*** DATA PROVIDED ***

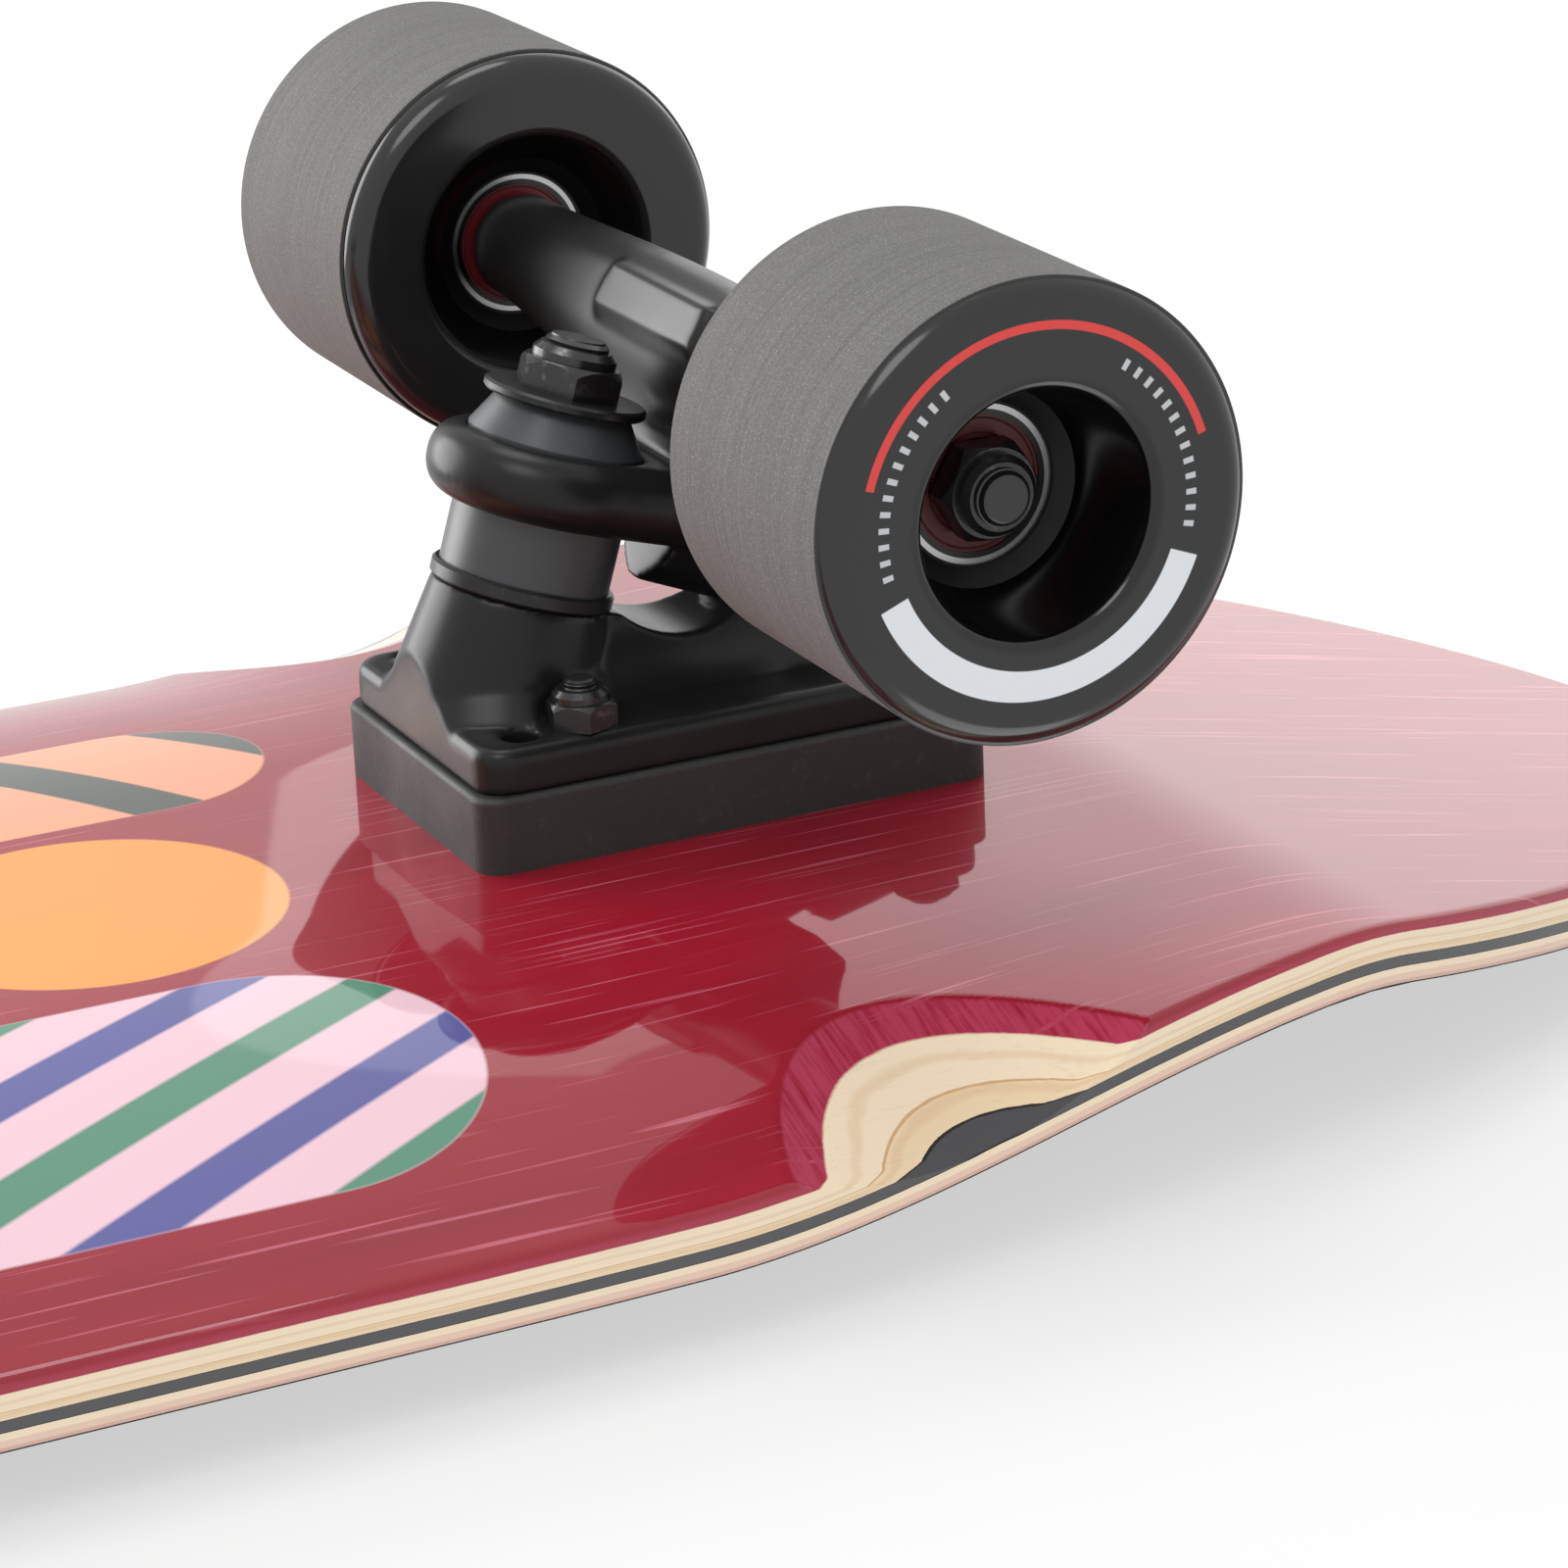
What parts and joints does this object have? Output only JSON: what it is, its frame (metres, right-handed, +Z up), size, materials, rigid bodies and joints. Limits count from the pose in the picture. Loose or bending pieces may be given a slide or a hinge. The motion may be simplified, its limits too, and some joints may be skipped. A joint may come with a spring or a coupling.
{
  "type": "longboard skateboard",
  "caption": "Top-mount cruising longboard with a laminated double-kick deck, drum-sanded wheel wells, sprung steering trucks and soft wheels on bearings.",
  "frame": {"origin": "ground plane under the board's centre, standing on its wheels", "axes": "+X along the board, +Y across it, +Z up"},
  "size_m": [0.889, 0.243, 0.1318],
  "materials": {
    "stained_veneer": "gloss clear coat over a crimson stain",
    "maple": "sanded and sealed",
    "maple_cross": "sanded and sealed",
    "maple_tan": "sanded and sealed",
    "charcoal_ply": "dyed, sanded and sealed",
    "maple_rose": "sanded and sealed",
    "top_veneer": "sealed",
    "grip": "coarse abrasive sheet",
    "riser_rubber": "matte, scuffed",
    "cast_black": "satin black over cast aluminium",
    "cup_urethane": "satin",
    "black_steel": "black oxide",
    "washer_steel": "black oxide, satin",
    "bushing_urethane": "satin urethane",
    "bolt_steel": "black oxide",
    "axle_steel": "turned",
    "nut_black": "black oxide",
    "bearing_steel": "polished",
    "wheel_urethane": "gloss lips, stone-ground tread",
    "core_plastic": "gloss",
    "shield_red": "satin"
  },
  "bodies": {
    "board": {"ply_1_stained_veneer": "stained_veneer", "ply_2_maple": "maple", "ply_3_maple_cross": "maple_cross", "ply_4_maple_tan": "maple_tan", "ply_5_charcoal": "charcoal_ply", "ply_6_maple": "maple", "ply_7_maple_rose": "maple_rose", "ply_8_top_veneer": "top_veneer", "grip_sheet": "grip", "riser_front": "riser_rubber", "baseplate_front": "cast_black", "pivot_cup_front": "cup_urethane", "kingpin_front": "black_steel", "kingpin_nut_front": "black_steel", "cup_washer_front": "washer_steel", "top_washer_front": "washer_steel", "barrel_bushing_front": "bushing_urethane", "cone_bushing_front": "bushing_urethane", "mounting_bolts_front": "bolt_steel", "mounting_nuts_front": "bolt_steel", "riser_rear": "riser_rubber", "baseplate_rear": "cast_black", "pivot_cup_rear": "cup_urethane", "kingpin_rear": "black_steel", "kingpin_nut_rear": "black_steel", "cup_washer_rear": "washer_steel", "top_washer_rear": "washer_steel", "barrel_bushing_rear": "bushing_urethane", "cone_bushing_rear": "bushing_urethane", "mounting_bolts_rear": "bolt_steel", "mounting_nuts_rear": "bolt_steel"},
    "hanger_front": {"hanger_front": "cast_black", "axle_front": "axle_steel", "axle_washers_front": "axle_steel", "axle_nuts_front": "nut_black", "bearing_inner_races_front": "bearing_steel", "bearing_spacers_front": "bearing_steel"},
    "wheel_front_left": {"wheel_tread_front_left": "wheel_urethane", "wheel_core_front_left": "core_plastic", "wheel_bearing_outer_races_front_left": "bearing_steel", "wheel_bearing_shields_front_left": "shield_red"},
    "wheel_front_right": {"wheel_tread_front_right": "wheel_urethane", "wheel_core_front_right": "core_plastic", "wheel_bearing_outer_races_front_right": "bearing_steel", "wheel_bearing_shields_front_right": "shield_red"},
    "hanger_rear": {"hanger_rear": "cast_black", "axle_rear": "axle_steel", "axle_washers_rear": "axle_steel", "axle_nuts_rear": "nut_black", "bearing_inner_races_rear": "bearing_steel", "bearing_spacers_rear": "bearing_steel"},
    "wheel_rear_left": {"wheel_tread_rear_left": "wheel_urethane", "wheel_core_rear_left": "core_plastic", "wheel_bearing_outer_races_rear_left": "bearing_steel", "wheel_bearing_shields_rear_left": "shield_red"},
    "wheel_rear_right": {"wheel_tread_rear_right": "wheel_urethane", "wheel_core_rear_right": "core_plastic", "wheel_bearing_outer_races_rear_right": "bearing_steel", "wheel_bearing_shields_rear_right": "shield_red"}
  },
  "joints": [
    {"name": "steer_front", "type": "hinge", "parent": "board", "child": "hanger_front", "pos_m": [0.2965, 0, 0.0765], "axis": [-0.8595, 0, -0.5111], "range_deg": [-15, 15], "stiffness_Nm_per_rad": 40, "deforming": ["barrel_bushing_front", "cone_bushing_front"]},
    {"name": "spin_front_left", "type": "hinge", "parent": "hanger_front", "child": "wheel_front_left", "pos_m": [0.2745, 0, 0.0315], "axis": [0, 1, 0], "continuous": true},
    {"name": "spin_front_right", "type": "hinge", "parent": "hanger_front", "child": "wheel_front_right", "pos_m": [0.2745, 0, 0.0315], "axis": [0, 1, 0], "continuous": true},
    {"name": "steer_rear", "type": "hinge", "parent": "board", "child": "hanger_rear", "pos_m": [-0.2965, 0, 0.0765], "axis": [0.8595, 0, -0.5111], "range_deg": [-15, 15], "stiffness_Nm_per_rad": 40, "deforming": ["barrel_bushing_rear", "cone_bushing_rear"]},
    {"name": "spin_rear_left", "type": "hinge", "parent": "hanger_rear", "child": "wheel_rear_left", "pos_m": [-0.2745, 0, 0.0315], "axis": [0, 1, 0], "continuous": true},
    {"name": "spin_rear_right", "type": "hinge", "parent": "hanger_rear", "child": "wheel_rear_right", "pos_m": [-0.2745, 0, 0.0315], "axis": [0, 1, 0], "continuous": true}
  ]
}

***

### AIM OF THE EXERCISE
Copy out the full listing exactly.

### CORRECT OUTPUT
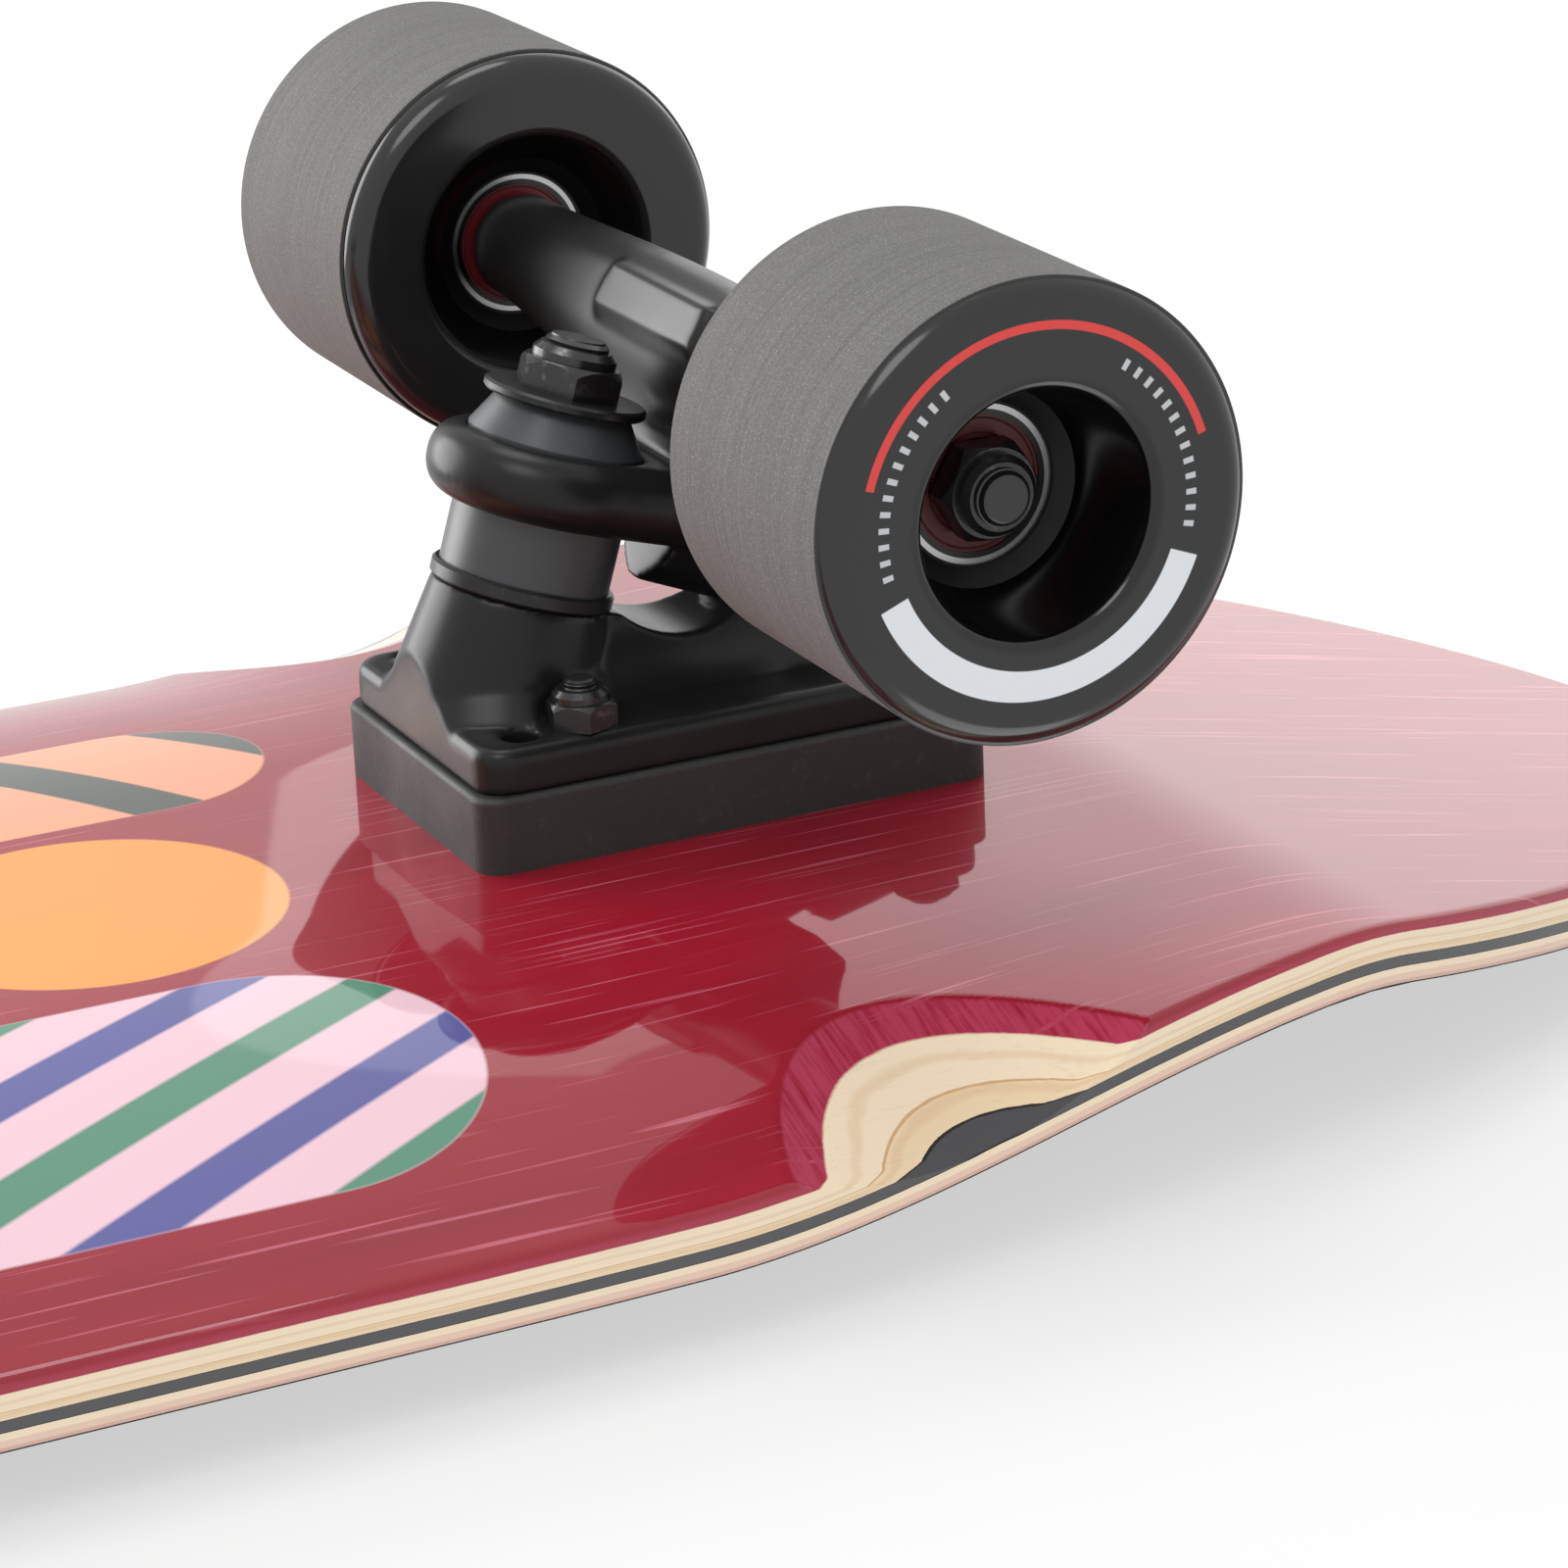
What parts and joints does this object have? Output only JSON: what it is, its frame (metres, right-handed, +Z up), size, materials, rigid bodies and joints. Limits count from the pose in the picture. Loose or bending pieces may be given a slide or a hinge. The motion may be simplified, its limits too, and some joints may be skipped. A joint may come with a spring or a coupling.
{
  "type": "longboard skateboard",
  "caption": "Top-mount cruising longboard with a laminated double-kick deck, drum-sanded wheel wells, sprung steering trucks and soft wheels on bearings.",
  "frame": {"origin": "ground plane under the board's centre, standing on its wheels", "axes": "+X along the board, +Y across it, +Z up"},
  "size_m": [0.889, 0.243, 0.1318],
  "materials": {
    "stained_veneer": "gloss clear coat over a crimson stain",
    "maple": "sanded and sealed",
    "maple_cross": "sanded and sealed",
    "maple_tan": "sanded and sealed",
    "charcoal_ply": "dyed, sanded and sealed",
    "maple_rose": "sanded and sealed",
    "top_veneer": "sealed",
    "grip": "coarse abrasive sheet",
    "riser_rubber": "matte, scuffed",
    "cast_black": "satin black over cast aluminium",
    "cup_urethane": "satin",
    "black_steel": "black oxide",
    "washer_steel": "black oxide, satin",
    "bushing_urethane": "satin urethane",
    "bolt_steel": "black oxide",
    "axle_steel": "turned",
    "nut_black": "black oxide",
    "bearing_steel": "polished",
    "wheel_urethane": "gloss lips, stone-ground tread",
    "core_plastic": "gloss",
    "shield_red": "satin"
  },
  "bodies": {
    "board": {"ply_1_stained_veneer": "stained_veneer", "ply_2_maple": "maple", "ply_3_maple_cross": "maple_cross", "ply_4_maple_tan": "maple_tan", "ply_5_charcoal": "charcoal_ply", "ply_6_maple": "maple", "ply_7_maple_rose": "maple_rose", "ply_8_top_veneer": "top_veneer", "grip_sheet": "grip", "riser_front": "riser_rubber", "baseplate_front": "cast_black", "pivot_cup_front": "cup_urethane", "kingpin_front": "black_steel", "kingpin_nut_front": "black_steel", "cup_washer_front": "washer_steel", "top_washer_front": "washer_steel", "barrel_bushing_front": "bushing_urethane", "cone_bushing_front": "bushing_urethane", "mounting_bolts_front": "bolt_steel", "mounting_nuts_front": "bolt_steel", "riser_rear": "riser_rubber", "baseplate_rear": "cast_black", "pivot_cup_rear": "cup_urethane", "kingpin_rear": "black_steel", "kingpin_nut_rear": "black_steel", "cup_washer_rear": "washer_steel", "top_washer_rear": "washer_steel", "barrel_bushing_rear": "bushing_urethane", "cone_bushing_rear": "bushing_urethane", "mounting_bolts_rear": "bolt_steel", "mounting_nuts_rear": "bolt_steel"},
    "hanger_front": {"hanger_front": "cast_black", "axle_front": "axle_steel", "axle_washers_front": "axle_steel", "axle_nuts_front": "nut_black", "bearing_inner_races_front": "bearing_steel", "bearing_spacers_front": "bearing_steel"},
    "wheel_front_left": {"wheel_tread_front_left": "wheel_urethane", "wheel_core_front_left": "core_plastic", "wheel_bearing_outer_races_front_left": "bearing_steel", "wheel_bearing_shields_front_left": "shield_red"},
    "wheel_front_right": {"wheel_tread_front_right": "wheel_urethane", "wheel_core_front_right": "core_plastic", "wheel_bearing_outer_races_front_right": "bearing_steel", "wheel_bearing_shields_front_right": "shield_red"},
    "hanger_rear": {"hanger_rear": "cast_black", "axle_rear": "axle_steel", "axle_washers_rear": "axle_steel", "axle_nuts_rear": "nut_black", "bearing_inner_races_rear": "bearing_steel", "bearing_spacers_rear": "bearing_steel"},
    "wheel_rear_left": {"wheel_tread_rear_left": "wheel_urethane", "wheel_core_rear_left": "core_plastic", "wheel_bearing_outer_races_rear_left": "bearing_steel", "wheel_bearing_shields_rear_left": "shield_red"},
    "wheel_rear_right": {"wheel_tread_rear_right": "wheel_urethane", "wheel_core_rear_right": "core_plastic", "wheel_bearing_outer_races_rear_right": "bearing_steel", "wheel_bearing_shields_rear_right": "shield_red"}
  },
  "joints": [
    {"name": "steer_front", "type": "hinge", "parent": "board", "child": "hanger_front", "pos_m": [0.2965, 0, 0.0765], "axis": [-0.8595, 0, -0.5111], "range_deg": [-15, 15], "stiffness_Nm_per_rad": 40, "deforming": ["barrel_bushing_front", "cone_bushing_front"]},
    {"name": "spin_front_left", "type": "hinge", "parent": "hanger_front", "child": "wheel_front_left", "pos_m": [0.2745, 0, 0.0315], "axis": [0, 1, 0], "continuous": true},
    {"name": "spin_front_right", "type": "hinge", "parent": "hanger_front", "child": "wheel_front_right", "pos_m": [0.2745, 0, 0.0315], "axis": [0, 1, 0], "continuous": true},
    {"name": "steer_rear", "type": "hinge", "parent": "board", "child": "hanger_rear", "pos_m": [-0.2965, 0, 0.0765], "axis": [0.8595, 0, -0.5111], "range_deg": [-15, 15], "stiffness_Nm_per_rad": 40, "deforming": ["barrel_bushing_rear", "cone_bushing_rear"]},
    {"name": "spin_rear_left", "type": "hinge", "parent": "hanger_rear", "child": "wheel_rear_left", "pos_m": [-0.2745, 0, 0.0315], "axis": [0, 1, 0], "continuous": true},
    {"name": "spin_rear_right", "type": "hinge", "parent": "hanger_rear", "child": "wheel_rear_right", "pos_m": [-0.2745, 0, 0.0315], "axis": [0, 1, 0], "continuous": true}
  ]
}